To address the challenges related to vehicle weight, efficiency, performance & flexibility OEMs are developing Electric Vehicle Platforms. It serves as the foundation for various types of electric vehicles, including cars, trucks, SUVs & Vans. Skateboard is one of the most popular types of platform used by many leading OEMs including Tesla. Many OEMs are also adopting Modular Platforms making it easier for them to create different vehicle models using the same underlying platform, leading to cost savings in production. Drive- by-wire technology is also gaining popularity in the Electrical vehicle as it brings latest technology along with the compactness which leaves more space for the passenger use or cargo volume. Skateboard and modular platforms provide the benefit of modular design, uniform weight distribution, design flexibility, Safety and improved performance.
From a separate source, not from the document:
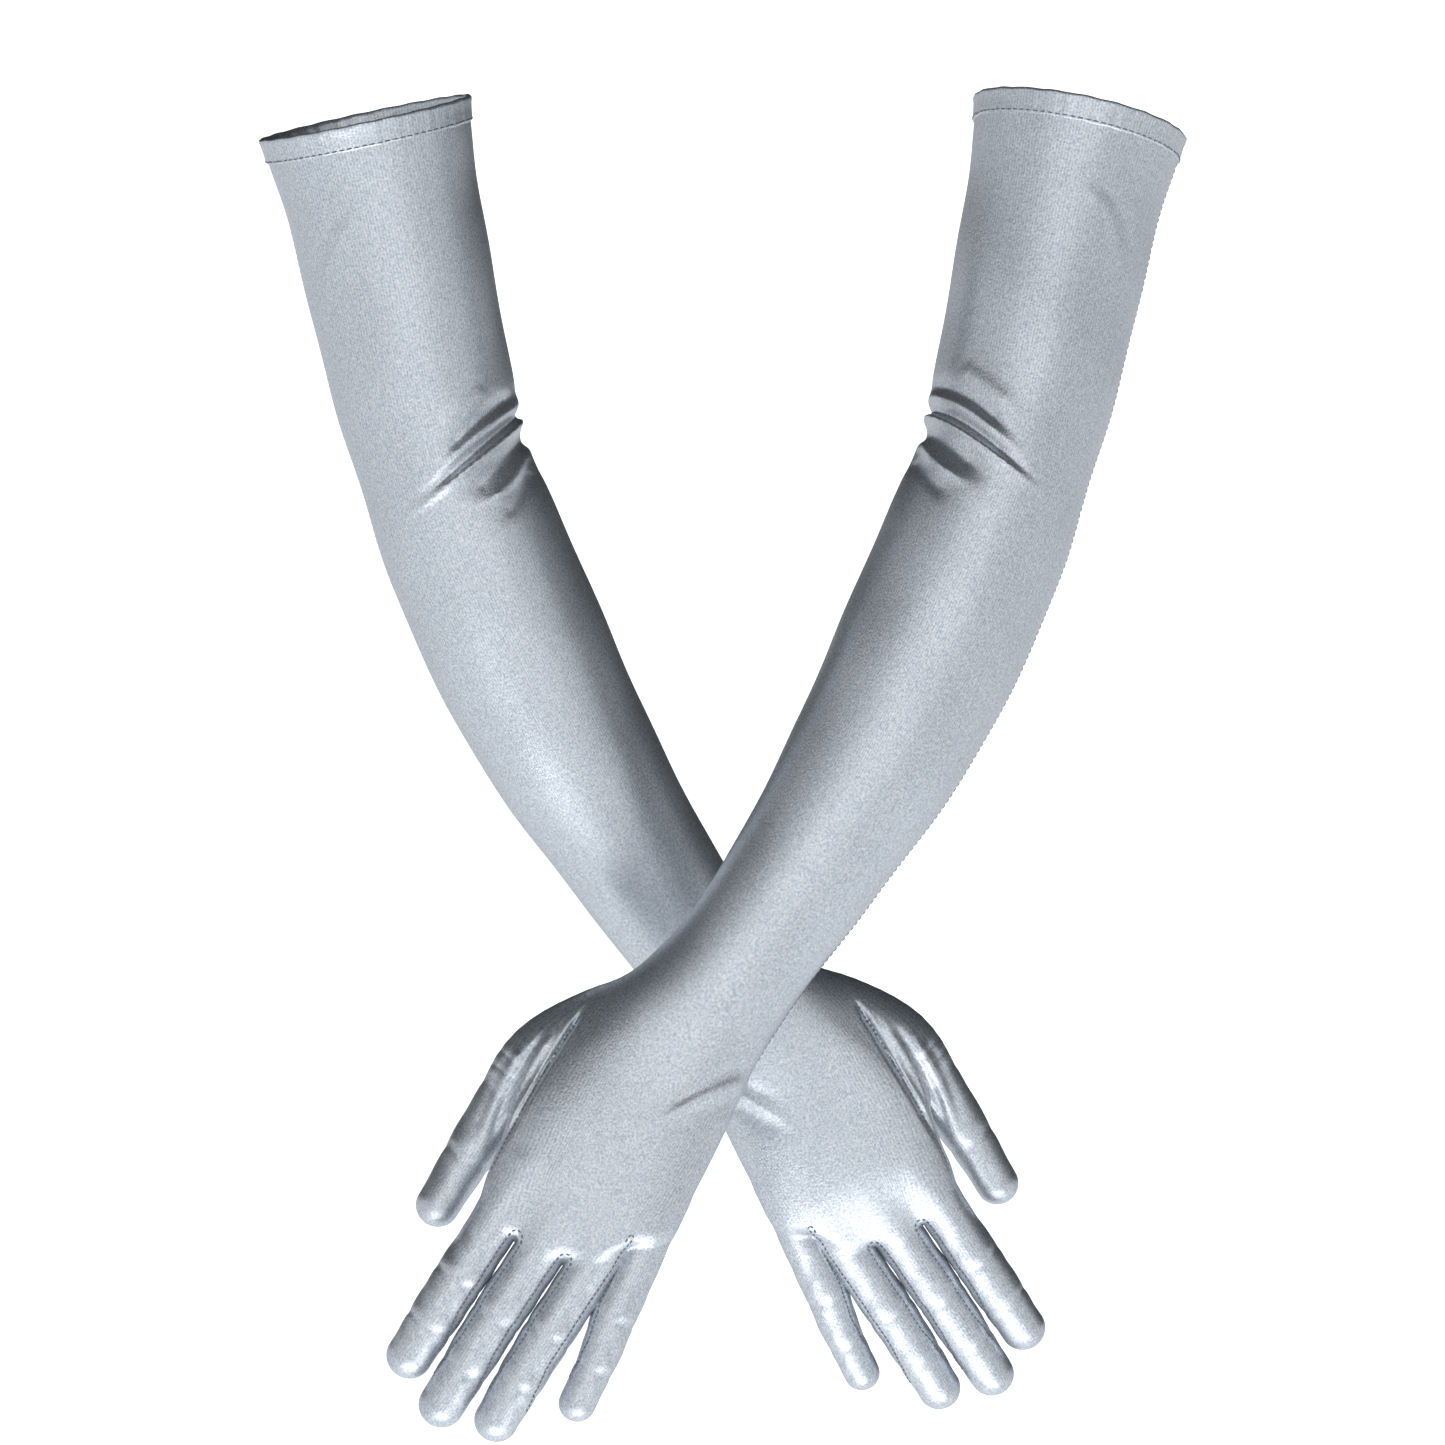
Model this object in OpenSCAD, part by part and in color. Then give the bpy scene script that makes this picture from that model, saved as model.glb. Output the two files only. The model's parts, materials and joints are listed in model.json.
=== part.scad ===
// Pair of above-elbow stretch-satin gloves in their worn shape, hollow and open at the cuffs.
// Frame: +Z up, backs of the hands towards -Y, origin at the centre of the right cuff opening.

/* [Pose] */
// Distance between the two cuff centres
cuff_pitch = 272; // [240:1:320]
// Lean of each glove's own plane about the line through the cuffs, right back and left forward
lean = 7.6; // [6:0.1:10]
// Upper sleeve, angle from vertical
upper_angle = 12; // [8:0.5:18]
// Forearm, angle from vertical
fore_angle = 29; // [25:0.5:33]
// Hand, angle from vertical
hand_angle = 30; // [25:0.5:35]

/* [Sleeve] */
// Cuff plane to elbow hinge
upper_len = 131; // [120:1:150]
// Elbow hinge to wrist hinge
fore_len = 250.5; // [230:0.5:270]
// Inner diameter of the cuff opening
cuff_bore = 78; // [70:1:90]
// Depth of the turned hem
hem_depth = 8.5; // [6:0.5:12]
// Thickness of the turned hem
hem_wall = 1.6; // [1.2:0.1:2]
// Thickness of one layer of fabric with its stand-off from the arm
wall = 1; // [0.8:0.1:1.4]
// Outer radius of the ball that stands in for the elbow's bending cloth
elbow_r = 34; // [32:0.5:37]
// Sideways bow of the forearm
bow = 11; // [0:0.5:14]
// Half width of the wrist
wrist_w = 25; // [22:0.5:28]
// Half thickness of the wrist
wrist_t = 20; // [17:0.5:23]
// Running gap between two bodies
gap = 0.7; // [0.5:0.05:1]

/* [Hand] */
// Wrist hinge to the middle of the open knuckle end
hand_len = 84; // [75:1:95]
// Half width across the knuckles
palm_w = 36.5; // [32:0.5:40]
// Half thickness at the knuckle end
palm_t = 12.6; // [12:0.2:15]
// Slant of the knuckle end, index side further down
slant = 0.465; // [0.3:0.005:0.6]
// Width of one fourchette strip
fourchette_w = 9; // [6:0.5:12]

/* [Thread] */
// Radius of the sewing thread
thread_r = 0.35; // [0.2:0.05:0.5]

/* [Hidden] */
$fn = 64;
RING = 36;
satin = "silver";
thread_grey = "dimgray";
big = 200;

// Each finger: [side offset, hinge from wrist, y offset, splay angle, length, base r, tip r, ball r]
thumb = [44.5, 34, 8, 3, 77.8, 9.2, 8.2, 10.2];
index = [25.9, 111.7, 0, 3, 54, 9, 8, 9.1];
middle = [6.8, 108.2, 0, 2.7, 67.5, 9.2, 8, 9.3];
ring = [-12, 98.3, 0, 1.5, 71.8, 8.9, 7.9, 9.1];
little = [-28.2, 84.7, 0, -6, 63.5, 7.7, 6.3, 8];

// ---- Outlines worked out from the driving sizes ----

cuff_r = cuff_bore / 2;
hem_r = cuff_r + hem_wall;
neck_r = elbow_r - 2;
neck_z = sqrt(elbow_r * elbow_r - neck_r * neck_r);
ball_below = 9;
socket_r = elbow_r + gap + wall;

// Upper sleeve outside, from the hem down to the elbow ball: [radius, height]
function upper_out() = [
  [cuff_r + wall, -hem_depth], [cuff_r - 1, -26], [36.6, -60], [35.2, -95], [neck_r, -upper_len + neck_z + 3],
  for (z = [neck_z : -2.5 : -ball_below]) [sqrt(elbow_r * elbow_r - z * z), z - upper_len],
];
function inset(points, by) = [for (p = points) [p[0] - by, p[1]]];
function reversed(list) = [for (i = [len(list) - 1 : -1 : 0]) list[i]];

// Sections along a limb: [distance down, side offset, y offset, half width, half thickness, slant, bulge]
function fore_x(v) = -bow * sin(180 * v / fore_len);
fore = [for (s = [
  [-1, socket_r, socket_r], [5, socket_r, socket_r], [12, 35, 35], [30, 34.2, 33.5], [60, 34.7, 33],
  [95, 34.2, 32], [127, 32.2, 30], [160, 28.8, 26.5], [190, 27, 23.4],
  [220, wrist_w + gap + 0.9, wrist_t + gap + 1], [fore_len + 1, wrist_w + gap + 0.9, wrist_t + gap + 1]])
  [s[0], fore_x(max(0, min(fore_len, s[0]))), 0, s[1], s[2], 0, 0]];

function ball(v) = sqrt(1 - (v / wrist_t) * (v / wrist_t));
palm = [
  for (v = [-8, -4, 0]) [v, 0, 0, wrist_w * ball(v), wrist_t * ball(v), 0, 0],
  [4, 0, 0, wrist_w + 0.2, wrist_t * ball(4), 0, 0],
  [11, -0.5, 0, wrist_w + 2, wrist_t - 2.9, 0, 0],
  [30, -1.5, 0, 29, 16, 0.1, 0],
  [58, -0.8, 0, 33, 14.2, 0.3, 4],
  [hand_len, 0, 0, palm_w, palm_t, slant, 9]];

gusset_r = thumb[7] + gap + wall;
gusset = [
  [6, 24.5, 6, 8, 8, 0, 0], [12, 30.5, 7.2, 10, 10, 0, 0],
  [20, 38.6, thumb[2], gusset_r - 0.4, gusset_r - 0.4, 0, 0],
  [27, 43.6, thumb[2], gusset_r, gusset_r, 0, 0], [thumb[1] + 1, thumb[0], thumb[2], gusset_r, gusset_r, 0, 0]];

// ---- Lofts ----

function section(s, by) = [for (i = [0 : RING - 1]) let (a = 360 * i / RING)
  [s[1] + (s[3] - by) * cos(a), s[2] + (s[4] - by) * sin(a),
   -(s[0] + s[5] * s[3] * cos(a) + s[6] * sin(a) * sin(a))]];
function rings(sections, by) = [for (s = sections) each section(s, by)];
// Two triangles between ring j and the one below it, flipped for the inside
function side(j, i, base, flip) = let (
  a = base + j * RING + i, b = base + j * RING + (i + 1) % RING, c = b + RING, d = a + RING)
  flip ? [[a, c, d], [a, b, c]] : [[a, d, c], [a, c, b]];
function sides(m, base, flip) = [for (j = [0 : m - 2]) for (i = [0 : RING - 1]) each side(j, i, base, !flip)];
function rim(j, m, flip) = [for (i = [0 : RING - 1]) let (
  a = j * RING + i, b = j * RING + (i + 1) % RING, c = b + m * RING, d = a + m * RING)
  each (flip ? [[a, c, b], [a, d, c]] : [[a, b, c], [a, c, d]])];

// Hollow tube, open at both ends
module tube(sections, thick) {
  m = len(sections);
  polyhedron(
    concat(rings(sections, 0), rings(sections, thick)),
    concat(sides(m, 0, false), sides(m, m * RING, true), rim(0, m, true), rim(m - 1, m, false)));
}

// The same outline, filled
module core(sections) {
  m = len(sections);
  top = [for (i = [0 : RING - 1]) i];
  low = [for (i = [0 : RING - 1]) (m - 1) * RING + i];
  polyhedron(rings(sections, 0), concat(sides(m, 0, false), [reversed(top)], [low]));
}

// ---- Places ----

module right_glove() {
  rotate([lean, 0, 0]) children();
}
module left_glove() {
  translate([cuff_pitch, 0, 0]) rotate([-lean, 0, 0]) mirror([1, 0, 0]) children();
}
module upper_place() {
  rotate([0, -upper_angle, 0]) children();
}
module fore_place() {
  upper_place() translate([0, 0, -upper_len]) rotate([0, upper_angle - fore_angle, 0]) children();
}
module hand_place() {
  fore_place() translate([0, 0, -fore_len]) rotate([0, fore_angle - hand_angle, 0]) children();
}
module finger_place(f) {
  hand_place() translate([f[0], f[2], -f[1]]) rotate([0, -f[3], 0]) children();
}

// ---- Sub-parts of one glove ----

module cuff_hem() {
  upper_place() rotate_extrude() translate([cuff_r, -hem_depth]) square([hem_wall, hem_depth]);
}
module hem_thread() {
  upper_place() translate([0, 0, thread_r - hem_depth]) rotate_extrude()
    translate([hem_r + thread_r, 0]) circle(thread_r, $fn = 16);
}
module upper_sleeve() {
  upper_place() rotate_extrude() polygon(concat(upper_out(), reversed(inset(upper_out(), wall))));
}
module upper_seam() {
  outside = [for (p = upper_out()) if (p[1] > -upper_len + neck_z + 1) p];
  upper_place() rotate([0, 0, 179]) rotate_extrude(angle = 2)
    polygon(concat(inset(outside, -0.5), reversed(outside)));
}
module forearm_sleeve() {
  fore_place() tube(fore, wall);
}
module forearm_seam() {
  line = [for (s = fore) if (s[0] > 1) [s[0], s[1] - s[3] - thread_r, s[2], thread_r, thread_r, 0, 0]];
  fore_place() core(line);
}
module hand_panel() {
  hand_place() tube(palm, wall);
}
module thumb_gusset() {
  hand_place() difference() {
    tube(gusset, wall);
    core(palm);
  }
}

// Half outline of a stall from its open mouth over the ball to the tip: [radius, height]
function stall_out(f, by) = let (R = f[7] - by, r = f[5] - by, t = f[6] - by, end = f[4] - f[6])
  [for (a = [24 : -8 : -acos(r / R) + 2]) [R * cos(a), R * sin(a)],
   [r * 0.999, -sqrt(R * R - r * r) - 0.5],
   for (a = [0 : 10 : 80]) [t * cos(a), -end - t * sin(a)],
   [0, -end - t]];
module stall_shell(f) {
  rotate_extrude() polygon(concat(stall_out(f, 0), reversed(stall_out(f, wall))));
}
// Slab through one side of a finger, where its fourchette is let in
module fourchette_slab(f, toward) {
  deep = f[4] - 2 * f[6];
  translate([toward > 0 ? 1 : -big - 1, -fourchette_w / 2, -deep]) cube([big, fourchette_w, deep]);
}
module stall(f, toward) {
  finger_place(f) difference() {
    stall_shell(f);
    for (t = toward) fourchette_slab(f, t);
  }
}
module fourchette(f, toward) {
  finger_place(f) intersection() {
    stall_shell(f);
    fourchette_slab(f, toward);
  }
}

// ---- Nodes ----

module right_cuff_hem() color(satin) right_glove() cuff_hem();
module right_hem_thread() color(thread_grey) right_glove() hem_thread();
module right_upper_sleeve() color(satin) right_glove() upper_sleeve();
module right_upper_seam() color(thread_grey) right_glove() upper_seam();
module right_forearm_sleeve() color(satin) right_glove() forearm_sleeve();
module right_forearm_seam() color(thread_grey) right_glove() forearm_seam();
module right_hand_panel() color(satin) right_glove() hand_panel();
module right_thumb_gusset() color(satin) right_glove() thumb_gusset();
module right_thumb() color(satin) right_glove() stall(thumb, []);
module right_index() color(satin) right_glove() stall(index, [-1]);
module right_middle() color(satin) right_glove() stall(middle, [-1, 1]);
module right_ring() color(satin) right_glove() stall(ring, [-1, 1]);
module right_little() color(satin) right_glove() stall(little, [1]);
module right_index_fourchette() color(satin) right_glove() fourchette(index, -1);
module right_middle_fourchette_a() color(satin) right_glove() fourchette(middle, 1);
module right_middle_fourchette_b() color(satin) right_glove() fourchette(middle, -1);
module right_ring_fourchette_a() color(satin) right_glove() fourchette(ring, 1);
module right_ring_fourchette_b() color(satin) right_glove() fourchette(ring, -1);
module right_little_fourchette() color(satin) right_glove() fourchette(little, 1);
module left_cuff_hem() color(satin) left_glove() cuff_hem();
module left_hem_thread() color(thread_grey) left_glove() hem_thread();
module left_upper_sleeve() color(satin) left_glove() upper_sleeve();
module left_upper_seam() color(thread_grey) left_glove() upper_seam();
module left_forearm_sleeve() color(satin) left_glove() forearm_sleeve();
module left_forearm_seam() color(thread_grey) left_glove() forearm_seam();
module left_hand_panel() color(satin) left_glove() hand_panel();
module left_thumb_gusset() color(satin) left_glove() thumb_gusset();
module left_thumb() color(satin) left_glove() stall(thumb, []);
module left_index() color(satin) left_glove() stall(index, [-1]);
module left_middle() color(satin) left_glove() stall(middle, [-1, 1]);
module left_ring() color(satin) left_glove() stall(ring, [-1, 1]);
module left_little() color(satin) left_glove() stall(little, [1]);
module left_index_fourchette() color(satin) left_glove() fourchette(index, -1);
module left_middle_fourchette_a() color(satin) left_glove() fourchette(middle, 1);
module left_middle_fourchette_b() color(satin) left_glove() fourchette(middle, -1);
module left_ring_fourchette_a() color(satin) left_glove() fourchette(ring, 1);
module left_ring_fourchette_b() color(satin) left_glove() fourchette(ring, -1);
module left_little_fourchette() color(satin) left_glove() fourchette(little, 1);

right_cuff_hem();
right_hem_thread();
right_upper_sleeve();
right_upper_seam();
right_forearm_sleeve();
right_forearm_seam();
right_hand_panel();
right_thumb_gusset();
right_thumb();
right_index();
right_middle();
right_ring();
right_little();
right_index_fourchette();
right_middle_fourchette_a();
right_middle_fourchette_b();
right_ring_fourchette_a();
right_ring_fourchette_b();
right_little_fourchette();
left_cuff_hem();
left_hem_thread();
left_upper_sleeve();
left_upper_seam();
left_forearm_sleeve();
left_forearm_seam();
left_hand_panel();
left_thumb_gusset();
left_thumb();
left_index();
left_middle();
left_ring();
left_little();
left_index_fourchette();
left_middle_fourchette_a();
left_middle_fourchette_b();
left_ring_fourchette_a();
left_ring_fourchette_b();
left_little_fourchette();
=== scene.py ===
"""Pair of above-elbow stretch-satin gloves, worn shape, hollow and open at the cuffs.

Each glove is one implicit surface, worked out in the right glove's own plane in millimetres:
a limb of changing section along a bent centre line, joined smoothly to the thumb and fingers,
with folds and sewn grooves as part of the same surface. It is meshed in pieces that share that
surface, so the pieces meet without a step, and the left glove is its mirror.
"""
import json
import math

import bpy
import numpy as np
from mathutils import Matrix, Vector


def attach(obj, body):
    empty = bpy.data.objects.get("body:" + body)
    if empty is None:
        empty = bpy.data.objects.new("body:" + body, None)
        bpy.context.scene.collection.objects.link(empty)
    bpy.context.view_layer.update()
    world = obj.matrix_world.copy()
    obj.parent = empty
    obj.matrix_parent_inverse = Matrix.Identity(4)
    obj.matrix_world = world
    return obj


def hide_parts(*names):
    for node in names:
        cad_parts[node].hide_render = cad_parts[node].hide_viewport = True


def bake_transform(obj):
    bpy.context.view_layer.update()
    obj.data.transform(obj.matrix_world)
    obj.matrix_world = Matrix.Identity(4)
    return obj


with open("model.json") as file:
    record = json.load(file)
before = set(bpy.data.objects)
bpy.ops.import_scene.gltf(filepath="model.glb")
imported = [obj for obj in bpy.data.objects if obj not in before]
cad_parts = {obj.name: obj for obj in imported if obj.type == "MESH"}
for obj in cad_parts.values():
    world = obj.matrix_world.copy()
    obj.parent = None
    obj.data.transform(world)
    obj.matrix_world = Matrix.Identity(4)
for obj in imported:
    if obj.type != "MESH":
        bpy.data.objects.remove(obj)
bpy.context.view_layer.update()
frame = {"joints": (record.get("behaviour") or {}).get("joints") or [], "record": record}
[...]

OEMs are balancing factors like acceleration, range, and affordability while meeting customer expectations by offering different combinations of drivetrain configurations like Front wheel drive (FWD), Rear Wheel Drive (RWD) and All wheel drive (AWD). FWD is a common configuration for electric vehicles. Being most cost effective it is also prevalent in many mass-market EV models. RWD is often used in high-performance electric vehicles, luxury cars, and some larger electric SUVs, it offers a sportier driving experience. Twin motors rear drive is also getting traction in high performance cars. AWD is popular particularly in SUVs and high-performance models, it offers enhanced traction and stability, making it suitable for various road conditions and driving scenarios.
The collaborative efforts of engineers, researchers, and industry stakeholders will play a pivotal role in making electric vehicles more accessible, sustainable, and efficient for consumers worldwide. With the constant drive for improvement and innovation, the future of EV engineering is electrifyingly bright, heralding a new era of clean and green transportation.